:: PROVIDED DATA

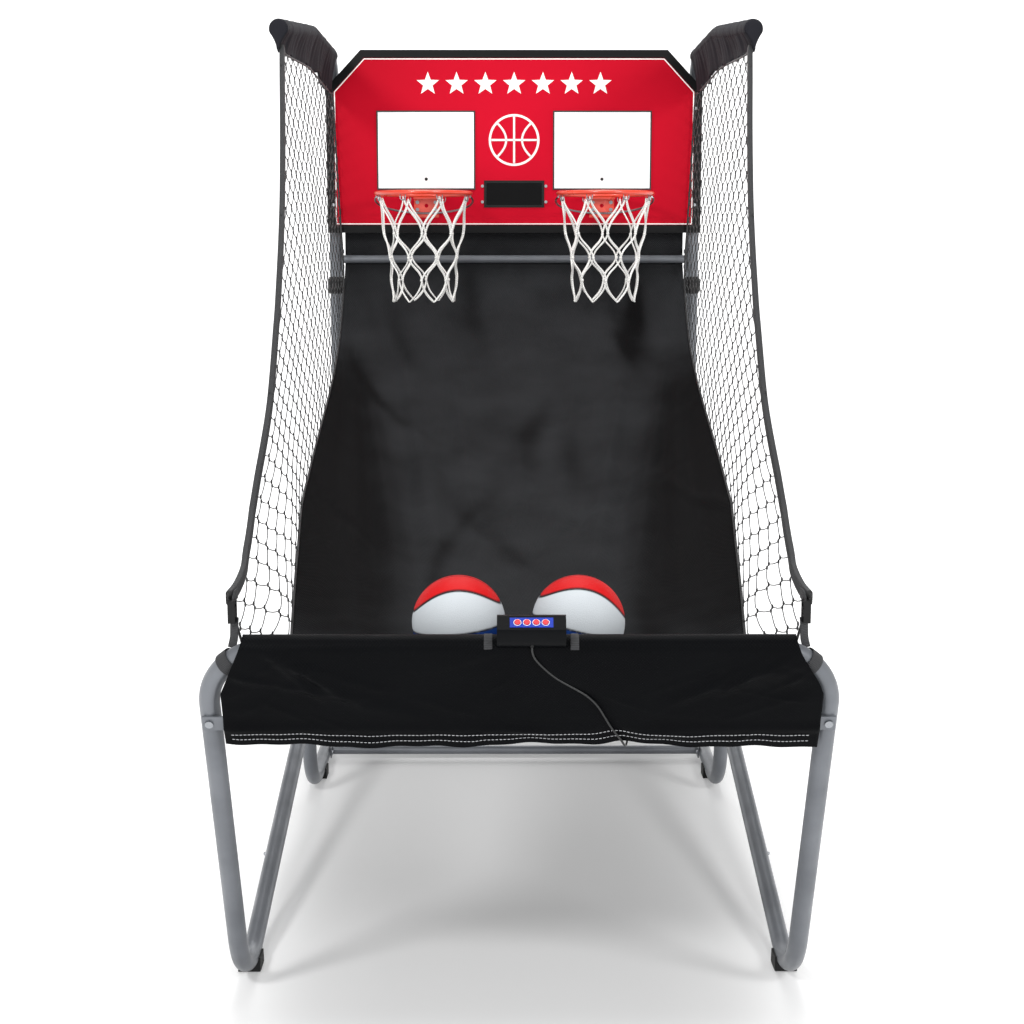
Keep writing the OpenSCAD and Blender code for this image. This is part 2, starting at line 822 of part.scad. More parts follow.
module controller_case() {
    color(black) {
        difference() {
            translate([case_x, 0, 0]) case_part(split_d, face_d);
            button_places() translate([0, 0, -case_wall - 1])
                cylinder(r = button_d / 2 + 0.2, h = case_wall + 2);
        }
        // Posts that hold the circuit board
        face_frame() for (s = [-1, 1]) translate([s * 40, 0, -10])
            cylinder(r = 3, h = 10 - case_wall + 0.5);
    }
}

module controller_base() {
    color(black) translate([case_x, 0, 0]) case_part(-case_r, split_d);
}

module controller_label() {
    color("#1f3f93") face_frame() difference() {
        translate([-label_l / 2, -label_h / 2, 0]) cube([label_l, label_h, label_t]);
        for (i = [0:3]) translate([button_x(i), 0, -1])
            cylinder(r = button_d / 2 + 0.2, h = label_t + 2);
    }
}

module controller_circuit() {
    color("#1f5c34") face_frame() translate([-44, -9, -11.6]) cube([88, 18, 1.6]);
}

module push_button(i) {
    color(red) face_frame() translate([button_x(i), 0, 0]) {
        translate([0, 0, -6.5]) cylinder(r = button_d / 2, h = 6.5 + label_t + 2.4);
        translate([0, 0, -6.5]) cylinder(r = button_d / 2 + 1, h = 6.5 - case_wall - gap);
    }
}

// Two webbing bands round the ends of the case
module controller_straps() {
    color(black) for (s = [-1, 1]) translate([case_x + s * (case_l / 2 + 8), 0, 0])
        side_view(15) intersection() {
            translate([bar_y, bar_h]) difference() {
                circle(case_bore + 2);
                circle(case_bore);
            }
            translate([bar_y - 40, bar_h + 2]) square([42, 60]);
        }
}

// ---- Controller cord ----

function ring_at(p, d, r, n) =
    let (z = d / norm(d), x = cross([0, 0.6, 0.8], z), u = x / norm(x), v = cross(z, u))
    [for (k = [0:n - 1]) p + r * (cos(360 * k / n) * u + sin(360 * k / n) * v)];

function heading(route, i) =
    route[min(i + 1, len(route) - 1)] - route[max(i - 1, 0)];

module cord_tube(route, r, n) {
    m = len(route);
    rings = [for (i = [0:m - 1]) each ring_at(route[i], heading(route, i), r, n)];
    sides = [for (i = [0:m - 2], k = [0:n - 1])
        [i * n + k, i * n + (k + 1) % n, (i + 1) * n + (k + 1) % n, (i + 1) * n + k]];
    polyhedron(rings, concat(sides, [[for (k = [n - 1:-1:0]) k]],
        [[for (k = [0:n - 1]) (m - 1) * n + k]]), convexity = 6);
}

// The route keeps its place against the crossbar
module cord_shift() {
    translate([0, bar_y - cord_from[0], bar_h - cord_from[1]]) children();
}

module controller_cord() {
    color(black) cord_shift() cord_tube(cord_route, cord_d / 2, 8);
}

// Strain relief under the case, and the clip behind the hem where the cord ends
module cord_fittings() {
    color(black) {
        difference() {
            cord_shift() translate(cord_route[0]) cylinder(r1 = 3.2, r2 = 4.4, h = 9);
            translate([0, bar_y - case_out, bar_h + case_up]) rotate([0, 90, 0])
                cylinder(r = case_r + 0.05, h = 4 * case_l, center = true);
        }
        leg_frame() translate([190, -skirt_y + 10.3, -stretcher_drop - 20]) cube([16, 9, 16]);
    }
}

// ---- Balls ----

module ball(x) {
    c = [x, bar_y + ball_y, bar_h + trough_low + ball_d / 2 + gap];
    color("#d8322a") translate(c) difference() {
        sphere(ball_d / 2);
        sphere(ball_d / 2 - 3);
    }
}

base_tube(-half_w);  // base_tube_left
base_tube(half_w);  // base_tube_right
uprights();
arm_tube(-half_w);  // arm_tube_left
arm_tube(half_w);  // arm_tube_right
upright_collars();
arm_caps();
floor_crossbar();
upper_crossbar();
frame_bolts();
rear_feet();
pivot_brackets();
pivot_bolts();
backboard_panel();
backboard_edging();
target_panels();
scoreboard_case();
scoreboard_lens();
scoreboard_circuit();
board_screws();
backboard_clamps();
rim(-rim_x);  // rim_left
rim(rim_x);  // rim_right
rim_brackets();
rim_braces();
rim_bolts();
hoop_nets();
score_sensors();
arm_sleeves();
side_nets();
ramp_cloth();
front_crossbar();
front_leg(-1);  // front_leg_left
front_leg(1);  // front_leg_right
front_foot(-1);  // front_foot_left
front_foot(1);  // front_foot_right
side_rail(-1);  // side_rail_left
side_rail(1);  // side_rail_right
stretcher_bar();
stretcher_bolts();
front_feet();
apron();
trough_cloth();
corner_straps();
strap_buckles();
controller_case();
controller_base();
controller_label();
controller_circuit();
controller_straps();
controller_cord();
cord_fittings();
push_button(0);  // button_1
push_button(1);  // button_2
push_button(2);  // button_3
push_button(3);  // button_4
snap_button(-1);  // snap_button_left
snap_button(1);  // snap_button_right
ball(-ball_x);  // ball_left
ball(ball_x);  // ball_right
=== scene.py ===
"""Looks for a folding two-hoop basketball game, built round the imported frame.

Metres throughout. +Z is up, the players stand at the -Y end and the backboard is at the +Y end.
"""
from math import radians

import bmesh
import bpy
import numpy as np
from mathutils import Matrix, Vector


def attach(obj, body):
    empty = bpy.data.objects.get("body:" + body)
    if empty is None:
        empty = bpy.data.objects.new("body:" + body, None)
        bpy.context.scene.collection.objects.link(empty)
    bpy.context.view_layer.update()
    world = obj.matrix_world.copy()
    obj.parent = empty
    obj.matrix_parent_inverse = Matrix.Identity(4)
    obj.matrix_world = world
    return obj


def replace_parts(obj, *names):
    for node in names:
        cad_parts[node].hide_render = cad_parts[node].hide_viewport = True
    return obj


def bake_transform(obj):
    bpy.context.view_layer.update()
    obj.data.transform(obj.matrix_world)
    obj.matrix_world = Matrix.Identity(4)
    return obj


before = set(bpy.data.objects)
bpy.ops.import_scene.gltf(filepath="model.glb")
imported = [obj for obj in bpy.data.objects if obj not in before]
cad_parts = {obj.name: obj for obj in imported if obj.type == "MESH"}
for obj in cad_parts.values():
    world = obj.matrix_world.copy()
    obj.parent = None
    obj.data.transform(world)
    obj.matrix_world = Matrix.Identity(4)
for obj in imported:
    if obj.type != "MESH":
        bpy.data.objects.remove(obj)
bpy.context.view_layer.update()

# ---- Sizes of the frame, as the part's source gives them ----

HALF_W = 0.558                    # side frames' centre lines from the middle
TUBE_R = 0.019
BAR = np.array([-1.192, 0.790])   # front crossbar axis, Y and Z
LEAN = radians(22.304)            # front legs from upright
CORNER_R = 0.125
UPRIGHT_Y = 1.204
ARM_Z = 2.0672
KNEE_Y = 0.639                    # where the arms begin to droop
TIP = np.array([-0.0187, 1.9981])  # arm tip, Y and Z
BOARD_FRONT = 1.159
BOARD_LOW, BOARD_TOP = 1.537, 2.087
RIM_X, RIM_Y, RIM_Z = 0.271, 0.969, 1.650
BALL_R = 0.089
BALLS = {"ball_left": (-0.114, -0.956, 0.7833), "ball_right": (0.114, -0.956, 0.7833)}
FACE_DIR = radians(130)           # way the controller's label faces, from +Y
FACE_D = 0.0245                   # label face from the case axis
CASE = np.array([-1.202, 0.822])  # controller case axis, Y and Z
CASE_X = 0.021
CORD_ROUTE = np.array([
    [22, -1219, 797], [22, -1219, 788], [26, -1217, 777], [34, -1212, 766], [44, -1207, 755],
    [54, -1202, 745], [66, -1198, 735], [78, -1195, 727], [91, -1192, 719], [104, -1189, 711],
    [118, -1186, 702], [128, -1183, 693], [137, -1179, 683], [144, -1175, 673],
    [150, -1171, 662], [156, -1166, 651], [162, -1162, 640], [169, -1157, 629],
    [177, -1153, 618], [185, -1149, 607], [190, -1145, 598], [193, -1139, 593],
    [195, -1132, 594], [197, -1130, 601], [198, -1131, 610], [198, -1134, 619],
    [198, -1137, 626]]) / 1000


# ---- Materials ----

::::

*WHAT NEEDS TO BE DONE:*
Print only the run of lines that begins with the line containing "trough_cloth();" and ends with the line containing "cad_parts[node].hide_render = cad_parts[node].hide_viewport", both included, exactly as they read.

*WORKED SOLUTION:*
trough_cloth();
corner_straps();
strap_buckles();
controller_case();
controller_base();
controller_label();
controller_circuit();
controller_straps();
controller_cord();
cord_fittings();
push_button(0);  // button_1
push_button(1);  // button_2
push_button(2);  // button_3
push_button(3);  // button_4
snap_button(-1);  // snap_button_left
snap_button(1);  // snap_button_right
ball(-ball_x);  // ball_left
ball(ball_x);  // ball_right
=== scene.py ===
"""Looks for a folding two-hoop basketball game, built round the imported frame.

Metres throughout. +Z is up, the players stand at the -Y end and the backboard is at the +Y end.
"""
from math import radians

import bmesh
import bpy
import numpy as np
from mathutils import Matrix, Vector


def attach(obj, body):
    empty = bpy.data.objects.get("body:" + body)
    if empty is None:
        empty = bpy.data.objects.new("body:" + body, None)
        bpy.context.scene.collection.objects.link(empty)
    bpy.context.view_layer.update()
    world = obj.matrix_world.copy()
    obj.parent = empty
    obj.matrix_parent_inverse = Matrix.Identity(4)
    obj.matrix_world = world
    return obj


def replace_parts(obj, *names):
    for node in names:
        cad_parts[node].hide_render = cad_parts[node].hide_viewport = True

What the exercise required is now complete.